The three sectors are Energy, Financials and Technology.

A little (hopefully) helpful explanatory detail for readers:

1.) Energy is lapping losses in Q1 '16 for the first half of 2017, so while the percentages look large, the comparable base from Q1 and Q2 '16 might be quite small. Nonetheless, the earnings revisions continue to move higher. What will be helpful to show next (not on this link) is revenue estimates and changes therein for the Energy sector. Q4 '16 will be the first substantial positive EPS and revenue growth for the Energy sector since mid-2014. (Clients are overweight Energy, with a 10% weight in a lot of accounts, using Energy Select Sector SPDR ETF (NYSEARCA:XLE), iShares U.S. Energy ETF (NYSEARCA:IYE), VanEck Vectors Oil Services ETF (NYSEARCA:OIH).)

2.) Technology still looks pretty good for the first half of 2017 even though a number of the higher P/E tech growth stocks - like FANG - have stopped dead since November 8th. Look at Q3 '16's 11% earnings growth for the sector. As recently as July 2016, consensus for Q3 '16 was for 2% growth in the 3rd quarter. The iPhone 7 early expectations were quite tempered and yet the iPhone was received well in the initial weeks of its sales period. Certainly the semiconductor companies have been on fire - Micron's (NASDAQ:MU) estimates nearly doubled for fiscal 2017 after they reported last week. Micron's expected fiscal 2017 EPS estimate was $1.11 after the September 2016 report, but after last week's earnings release, the new fiscal 2017 estimate is $2.37, or more than double in just 3 months. (Long Apple (NASDAQ:AAPL), MU, overweight Tech for clients.)

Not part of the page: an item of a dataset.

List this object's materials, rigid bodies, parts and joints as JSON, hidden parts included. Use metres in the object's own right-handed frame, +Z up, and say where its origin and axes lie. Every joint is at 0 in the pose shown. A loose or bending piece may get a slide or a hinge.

3.) Financials also look good for the first half of 2017, and then start to fade. Really from Q4 '16 and Q1 '17 and then expected growth starts to slow. Puzzling I must say, but that is strictly from reading the numbers. (Neutral to overweight Financials for clients. Top 4 positions are Schwab (NYSE:SCHW), JPMorgan (NYSE:JPM), CME (NASDAQ:CME) and Goldman Sachs (NYSE:GS)).

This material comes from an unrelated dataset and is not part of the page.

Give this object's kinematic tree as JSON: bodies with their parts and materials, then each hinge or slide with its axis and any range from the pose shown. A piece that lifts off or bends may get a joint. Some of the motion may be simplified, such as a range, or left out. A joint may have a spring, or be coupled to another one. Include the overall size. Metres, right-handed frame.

The key element to January's earnings reports is that managements usually issue or tighten full-year 2017 guidance.

Analysis/conclusion: The three sectors listed above comprise about 40% of the S&P 500, maybe a little more given Energy's and Financial's appreciation. These revision patterns matter as has been written here frequently over the last few years. So much though in terms of "expected return" in 2017 will come from tax reform, deregulation, and more aggressive managements, which ultimately filter into earnings and revenue growth.

Thanks for reading. The goal for the New Year will be shorter, tighter, blog posts, and less "War And Peace".